Every line that holds the string "into" is to be identified and copied.

Items listed in a dataset:
======
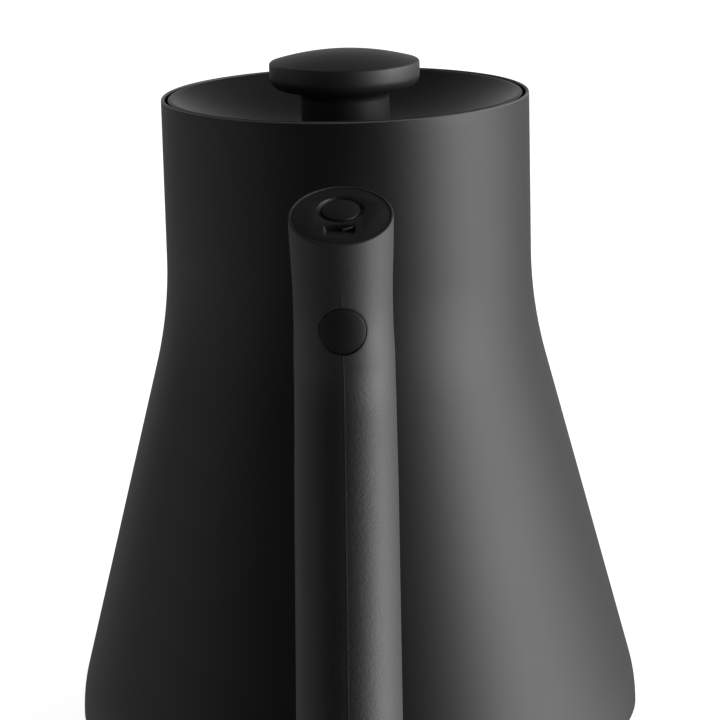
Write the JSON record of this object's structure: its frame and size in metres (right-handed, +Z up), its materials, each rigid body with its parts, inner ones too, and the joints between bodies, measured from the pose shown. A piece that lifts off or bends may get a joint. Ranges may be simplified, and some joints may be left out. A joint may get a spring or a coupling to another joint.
{
  "type": "gooseneck kettle",
  "caption": "Cordless gooseneck kettle: conical vessel, dished lift-off lid with mushroom knob, thin swan-neck spout, upright pistol grip with thumb face and a heated base with round coupler.",
  "frame": {"origin": "on the vessel's axis, at the plane the kettle stands on", "axes": "+Z up along the vessel's axis, +Y towards the spout, the grip is at -Y, +X to the right seen from behind the grip"},
  "size_m": [0.1468, 0.2804, 0.1781],
  "materials": {
    "black_coat": "matte black powder coat on stainless steel, very fine grain",
    "lid_coat": "matte black powder coat, smooth",
    "grip_plastic": "matte black moulded plastic with fine spark-eroded texture",
    "cap_plastic": "smooth matte black plastic",
    "arm_plastic": "matte black moulded plastic",
    "knob_plastic": "smooth matte black plastic",
    "plug_rubber": "smooth soft black rubber",
    "base_plastic": "matte black moulded plastic",
    "brushed_steel": "brushed stainless steel",
    "fastener_steel": "plain stainless steel",
    "spreader_aluminium": "cast and machined aluminium",
    "contact_brass": "plain brass",
    "coupler_plastic": "off-white heat-proof plastic",
    "cutout_plastic": "black thermoset plastic",
    "black_silicone": "black silicone",
    "white_silicone": "translucent white silicone",
    "lead_red": "red wire insulation",
    "lead_blue": "blue wire insulation",
    "lead_green": "green wire insulation",
    "lead_black": "black wire sleeve"
  },
  "bodies": {
    "kettle": {"body_shell": "black_coat", "lid_seat_ring": "brushed_steel", "spout_tube": "black_coat", "spout_collar": "black_coat", "floor_plate": "brushed_steel", "heat_spreader": "spreader_aluminium", "heating_element": "fastener_steel", "element_pins": "fastener_steel", "coupler_housing": "coupler_plastic", "coupler_pin": "contact_brass", "coupler_inner_ring": "contact_brass", "coupler_outer_ring": "contact_brass", "coupler_tabs": "contact_brass", "coupler_studs": "fastener_steel", "coupler_nuts": "fastener_steel", "thermal_cutout": "cutout_plastic", "cutout_disc": "fastener_steel", "cutout_bracket": "fastener_steel", "sensor_probe": "brushed_steel", "sensor_grommet": "white_silicone", "sensor_clip": "fastener_steel", "earth_screw": "contact_brass", "live_lead": "lead_red", "element_lead": "lead_red", "neutral_lead": "lead_blue", "earth_lead": "lead_green", "sensor_lead": "lead_black", "cover_posts": "spreader_aluminium", "base_cover": "base_plastic", "base_gasket": "black_silicone", "cover_screws": "fastener_steel", "handle_boss": "fastener_steel", "handle_arm": "arm_plastic", "arm_gasket": "black_silicone", "grip_shell": "grip_plastic", "grip_top_cap": "cap_plastic", "counterweight": "fastener_steel", "counterweight_pad": "black_silicone", "grip_bottom_cap": "cap_plastic", "handle_screw": "fastener_steel", "screw_washer": "fastener_steel", "screw_plug": "plug_rubber"},
    "lid": {"lid_pan": "lid_coat", "lid_knob": "knob_plastic", "lid_underplate": "brushed_steel", "lid_gasket": "white_silicone", "knob_insert": "contact_brass", "knob_screw": "fastener_steel", "knob_washer": "fastener_steel"}
  },
  "joints": [
    {"name": "lid_lift", "type": "slide", "parent": "kettle", "child": "lid", "axis": [0, 0, 1], "range_m": [0, 0.06]}
  ]
}
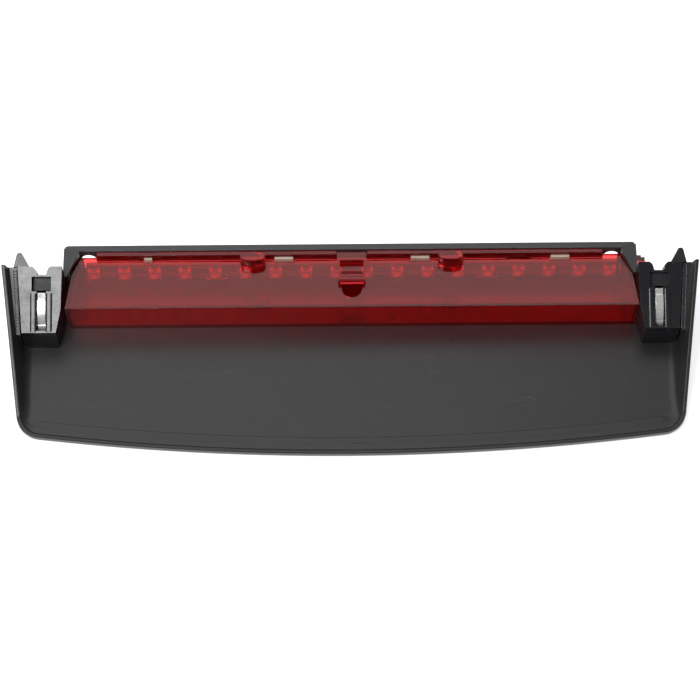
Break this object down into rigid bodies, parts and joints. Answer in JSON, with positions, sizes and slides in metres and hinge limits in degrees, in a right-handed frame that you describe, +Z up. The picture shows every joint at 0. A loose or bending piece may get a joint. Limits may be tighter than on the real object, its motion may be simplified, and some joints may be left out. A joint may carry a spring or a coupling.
{
  "type": "third brake light",
  "caption": "High-mount stop lamp for a rear window: bowed black hood, red snap-in LED lens, and clip towers with steel spring clips",
  "frame": {"origin": "under the middle of the part's overall box, on the flat underside of the hood's floor", "axes": "+X along the lamp to its right end as seen from the window side, +Y from the bowed front edge to the connector side, +Z up out of the hood's floor"},
  "size_m": [0.3896, 0.1256, 0.0406],
  "materials": {
    "hood_plastic": "fine grain",
    "tower_plastic": "satin moulded",
    "frame_plastic": "satin moulded",
    "spring_steel": "bright rolled strip",
    "red_lens": "polished, see-through",
    "red_cover": "moulded, see-through",
    "board_cream": "plain laminate",
    "led_resin": "tinted resin",
    "tinned_metal": "tinned",
    "solder_metal": "bright solder",
    "resistor_lacquer": "lacquered",
    "diode_black": "moulded",
    "connector_plastic": "moulded"
  },
  "bodies": {
    "hood": {"hood_shell": "hood_plastic", "clip_tower_left": "tower_plastic", "clip_tower_right": "tower_plastic", "spring_base_left": "spring_steel", "spring_base_right": "spring_steel", "carrier_frame": "frame_plastic", "lens_body": "red_lens", "rear_cover": "red_cover", "led_board": "board_cream", "led_bodies": "led_resin", "led_leads": "tinned_metal", "board_resistors": "resistor_lacquer", "resistor_leads": "tinned_metal", "polarity_diode": "diode_black", "solder_joints": "solder_metal", "connector_header": "connector_plastic", "connector_terminals": "tinned_metal"},
    "latch": {"release_latch": "red_cover"},
    "left_clip_leaf": {"spring_leaf_left": "spring_steel"},
    "right_clip_leaf": {"spring_leaf_right": "spring_steel"}
  },
  "joints": [
    {"name": "latch_flex", "type": "hinge", "parent": "hood", "child": "latch", "pos_m": [0.0009, 0.05275, 0.0246], "axis": [-1, 0, 0], "range_deg": [0, 12], "stiffness_Nm_per_rad": 0.12},
    {"name": "left_clip_flex", "type": "hinge", "parent": "hood", "child": "left_clip_leaf", "pos_m": [-0.1732, 0.01275, 0.01642], "axis": [-1, 0, 0], "range_deg": [0, 8], "stiffness_Nm_per_rad": 0.3},
    {"name": "right_clip_flex", "type": "hinge", "parent": "hood", "child": "right_clip_leaf", "pos_m": [0.1732, 0.01275, 0.01642], "axis": [-1, 0, 0], "range_deg": [0, 8], "stiffness_Nm_per_rad": 0.3}
  ]
}
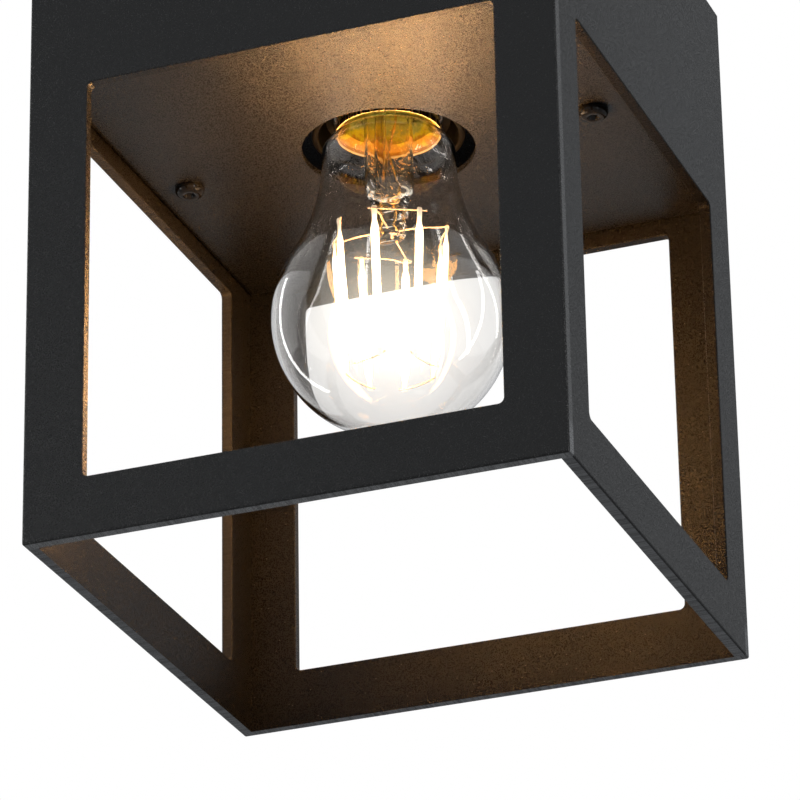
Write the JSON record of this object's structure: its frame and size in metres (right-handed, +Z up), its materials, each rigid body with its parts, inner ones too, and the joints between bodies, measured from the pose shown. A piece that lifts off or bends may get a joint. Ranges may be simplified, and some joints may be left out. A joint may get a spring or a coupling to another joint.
{
  "type": "ceiling lantern",
  "caption": "Square open-cage porch ceiling lantern in black sheet metal, with a screw-cap filament bulb hanging through its inner plate.",
  "frame": {"origin": "centre of the ceiling face, on top of the gasket", "axes": "+Z up into the ceiling, -Y towards the front, +X to the right"},
  "size_m": [0.136, 0.136, 0.183],
  "materials": {
    "cage_coat": "fine-texture matt black powder coat",
    "black_screw": "black oxide, satin",
    "zinc_steel": "zinc-plated steel",
    "foam": "closed-cell foam",
    "rubber": "matt rubber",
    "black_plastic": "moulded heat-proof plastic",
    "white_plastic": "moulded polyamide",
    "nickel": "nickel-plated",
    "brass": "plain brass",
    "brown_sleeve": "silicone insulation, brown",
    "blue_sleeve": "silicone insulation, blue",
    "green_sleeve": "silicone insulation, green and yellow",
    "gold_cap": "gold-toned plated cap",
    "dark_glass": "black vitreous insulator",
    "circuit_board": "printed board with parts",
    "clear_glass": "clear blown glass",
    "stem_glass": "clear drawn glass",
    "filament": "phosphor-coated, lit"
  },
  "bodies": {
    "lantern": {"front_panel": "cage_coat", "rear_panel": "cage_coat", "left_panel": "cage_coat", "right_panel": "cage_coat", "socket_plate": "cage_coat", "plate_screws": "black_screw", "leg_nuts": "zinc_steel", "ceiling_bracket": "zinc_steel", "ceiling_gasket": "foam", "cable_grommet": "rubber", "lampholder_bridge": "zinc_steel", "bridge_screws": "zinc_steel", "lampholder_base": "black_plastic", "lampholder_sleeve": "black_plastic", "lampholder_thread": "nickel", "lampholder_contact": "brass", "lampholder_side_contact": "brass", "lampholder_terminals": "brass", "lampholder_terminal_screws": "zinc_steel", "lampholder_screws": "zinc_steel", "lampholder_nuts": "zinc_steel", "terminal_block": "white_plastic", "terminal_inserts": "brass", "terminal_clamp_screws": "zinc_steel", "terminal_block_screw": "zinc_steel", "live_wire": "brown_sleeve", "neutral_wire": "blue_sleeve", "earth_wire": "green_sleeve", "earth_screw": "brass", "earth_washer": "zinc_steel", "earth_tag": "nickel"},
    "bulb_foot": {"bulb_foot_contact": "nickel", "bulb_insulator": "dark_glass"},
    "bulb": {"bulb_cap": "gold_cap", "bulb_glass": "clear_glass", "bulb_stem": "stem_glass", "bulb_exhaust_tube": "stem_glass", "bulb_lead_wires": "nickel", "bulb_driver": "circuit_board", "bulb_upper_wires": "nickel", "bulb_lower_wires": "nickel", "bulb_filaments": "filament"}
  },
  "joints": [
    {"name": "bulb_withdraw", "type": "slide", "parent": "lantern", "child": "bulb_foot", "axis": [0, 0, -1], "range_m": [0, 0.01814]},
    {"name": "bulb_turn", "type": "hinge", "parent": "bulb_foot", "child": "bulb", "pos_m": [0, 0, -0.0549], "axis": [0, 0, -1], "range_deg": [0, 1800]}
  ],
  "couplings": [
    {"joint": "bulb_turn", "follows": "bulb_withdraw", "rad_per_m": 1731.4}
  ]
}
======
_RESULT OF THIS EXERCISE:_
Break this object down into rigid bodies, parts and joints. Answer in JSON, with positions, sizes and slides in metres and hinge limits in degrees, in a right-handed frame that you describe, +Z up. The picture shows every joint at 0. A loose or bending piece may get a joint. Limits may be tighter than on the real object, its motion may be simplified, and some joints may be left out. A joint may carry a spring or a coupling.
  "frame": {"origin": "centre of the ceiling face, on top of the gasket", "axes": "+Z up into the ceiling, -Y towards the front, +X to the right"},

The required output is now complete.